The agency has also begun integrating the policy into its TaxPro Max platform, ensuring automatic tracking and reporting of withholding tax deductions across the financial system.

This digital integration reflects FIRS’s broader shift toward technology-driven compliance, a cornerstone of the new tax reforms signed into law in June 2025.

See Also: Nigeria’s Capital Gains Tax Reform Sparks Concern Among Foreign Investors

Context: Aligning with Broader Fiscal Reforms

The new withholding tax directive comes shortly after the signing of four major fiscal legislations — the Nigeria Tax Act (NTA) 2025, the Nigeria Tax Administration Act (NTAA) 2025, the Nigeria Revenue Service (Establishment) Act (NRSEA) 2025, and the Joint Revenue Board (Establishment) Act (JRBEA) 2025.

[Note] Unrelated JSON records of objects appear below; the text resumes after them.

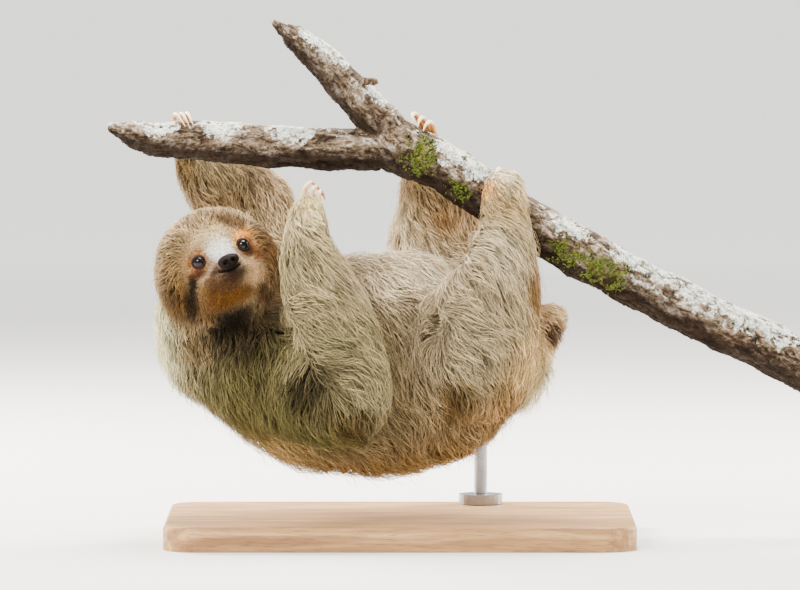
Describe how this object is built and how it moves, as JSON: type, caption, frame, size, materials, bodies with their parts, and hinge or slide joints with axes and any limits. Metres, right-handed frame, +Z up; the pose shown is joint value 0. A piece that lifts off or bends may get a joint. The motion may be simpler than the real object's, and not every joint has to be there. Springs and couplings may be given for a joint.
{
  "type": "three-toed sloth hanging from a branch, on a display stand",
  "caption": "Life-size still model of a three-toed sloth hanging under a forked branch, face turned to the viewer, held by a plain wooden base and steel rod.",
  "frame": {"origin": "centre of the flat underside of the stand's base, where it rests on a table or floor", "axes": "+Z up; +X from the sloth's head towards its tail, along the branch; -Y towards the viewer whom the face looks at"},
  "size_m": [0.6482, 0.27, 0.4673],
  "materials": {
    "coat": "long coarse shaggy grey-brown hair with an olive tinge",
    "face_coat": "short dense face hair, pale brow, dark eye stripe and orange-brown throat",
    "eye": "wet dark brown",
    "nose": "bare, finely grained, slightly moist",
    "claw": "pale horn, satin",
    "bark": "rough weathered bark with pale lichen and green moss",
    "oak": "oiled pale oak",
    "steel": "satin"
  },
  "bodies": {
    "root": {"head": "face_coat", "neck": "coat", "trunk": "coat", "tail": "coat", "upper_arm_right": "coat", "forearm_right": "coat", "hand_right": "coat", "upper_arm_left": "coat", "forearm_left": "coat", "hand_left": "coat", "thigh_right": "coat", "shank_right": "coat", "foot_right": "coat", "thigh_left": "coat", "shank_left": "coat", "foot_left": "coat", "eye_left": "eye", "eye_right": "eye", "nose": "nose", "claw_right_hand_1": "claw", "claw_right_hand_2": "claw", "claw_right_hand_3": "claw", "claw_left_hand_1": "claw", "claw_left_hand_2": "claw", "claw_left_hand_3": "claw", "claw_right_foot_1": "claw", "claw_right_foot_2": "claw", "claw_right_foot_3": "claw", "claw_left_foot_1": "claw", "claw_left_foot_2": "claw", "claw_left_foot_3": "claw", "perch_main": "bark", "perch_spur": "bark", "perch_side_arm": "bark", "stand_base": "oak", "stand_flange": "steel", "stand_post": "steel", "stand_knuckle": "steel", "stand_arm": "steel", "stand_cup": "steel"}
  },
  "joints": []
}
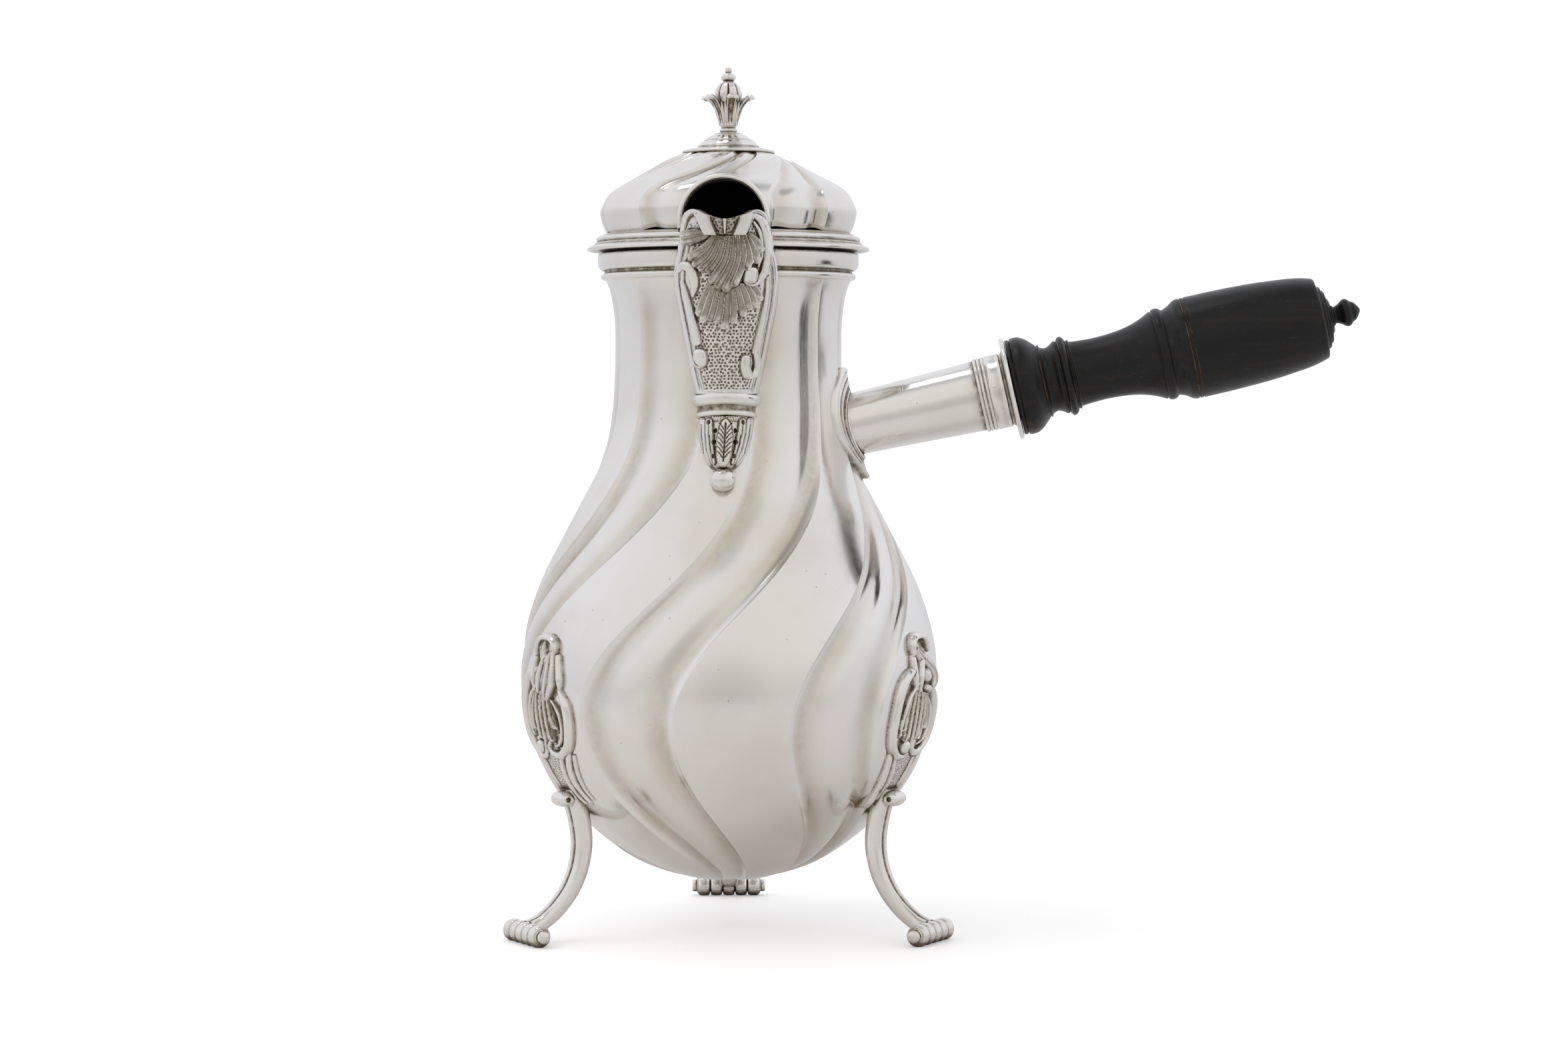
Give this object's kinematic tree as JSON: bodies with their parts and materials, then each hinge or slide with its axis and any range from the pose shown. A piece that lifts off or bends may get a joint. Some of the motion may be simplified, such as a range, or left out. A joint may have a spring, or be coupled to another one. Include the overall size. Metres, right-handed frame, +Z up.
{
  "type": "side-handled coffee pot",
  "caption": "Pear-shaped side-handled silver coffee pot with swirled flutes, scroll legs, a short spout, a turned wooden handle and a hinged domed lid.",
  "frame": {"origin": "where the pot's axis meets the surface it stands on", "axes": "+Z up the pot's axis, -Y towards the spout, +X towards the side handle, +Y towards the lid's hinge"},
  "size_m": [0.2749, 0.1459, 0.28],
  "materials": {
    "raised_silver": "polished",
    "silver": "polished",
    "silver_fittings": "satin",
    "blackened_wood": "polished"
  },
  "bodies": {
    "pot": {"body_shell": "raised_silver", "neck_collar": "silver", "spout_channel": "silver", "spout_band": "silver", "spout_calyx": "silver", "spout_ball": "silver", "spout_scallop": "silver", "spout_scroll_left": "silver", "spout_scroll_right": "silver", "handle_escutcheon": "silver", "handle_socket": "silver", "socket_disc": "silver", "socket_pins": "silver_fittings", "front_left_leg": "silver", "front_right_leg": "silver", "back_leg": "silver", "front_left_cartouche": "silver", "front_right_cartouche": "silver", "back_cartouche": "silver", "front_left_toe_roll": "silver", "front_right_toe_roll": "silver", "back_toe_roll": "silver", "hinge_bracket": "silver", "hinge_pin": "silver_fittings", "wood_handle": "blackened_wood", "handle_button": "blackened_wood"},
    "lid": {"lid_dome": "raised_silver", "lid_rim": "silver", "lid_bezel": "silver", "lid_visor": "silver", "lid_hinge_strap": "silver", "finial_plate": "silver", "finial_calyx": "silver", "finial_bud": "silver", "finial_stud": "silver_fittings", "finial_nut": "silver_fittings"}
  },
  "joints": [
    {"name": "lid_hinge", "type": "hinge", "parent": "pot", "child": "lid", "pos_m": [0, 0.0486, 0.22], "axis": [-1, 0, 0], "range_deg": [0, 100]}
  ]
}
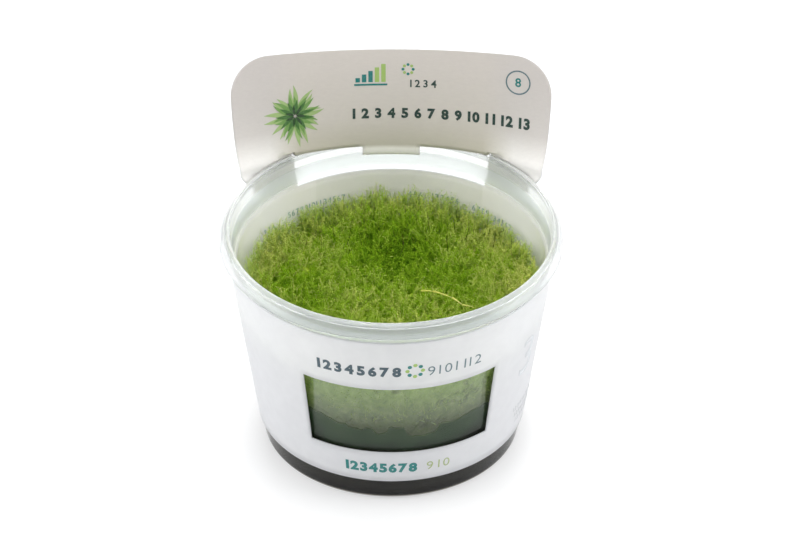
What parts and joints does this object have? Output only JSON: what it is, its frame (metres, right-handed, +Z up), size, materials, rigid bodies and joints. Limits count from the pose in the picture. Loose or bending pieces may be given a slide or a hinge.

These laws aim to harmonize Nigeria’s fragmented tax structure, improve coordination among revenue agencies, and expand compliance coverage across sectors.

With the introduction of the new rule on short-term interest income, FIRS is signaling a broader intent to capture passive income sources that have historically remained under-taxed.

What This Means for the Financial Market

Market watchers believe that while the policy might introduce short-term adjustments for investors, it could enhance fiscal transparency and contribute significantly to Nigeria’s non-oil revenue growth.

Institutional investors are expected to reassess their portfolio strategies to balance returns with compliance, while corporate issuers may adjust pricing on future securities to offset tax costs.

In the long term, experts say this reform could make Nigeria’s tax system more predictable and investor-friendly, especially when combined with ongoing efforts to simplify filing, automate audits, and eliminate double taxation.

Conclusion

The enforcement of a 10% withholding tax on short-term investment interest marks another bold step by FIRS to modernize Nigeria’s tax regime and strengthen public revenue.

If effectively implemented, the policy could not only enhance compliance but also foster greater equity in taxation, ensuring that all income streams—from wages to investment returns—contribute fairly to national development.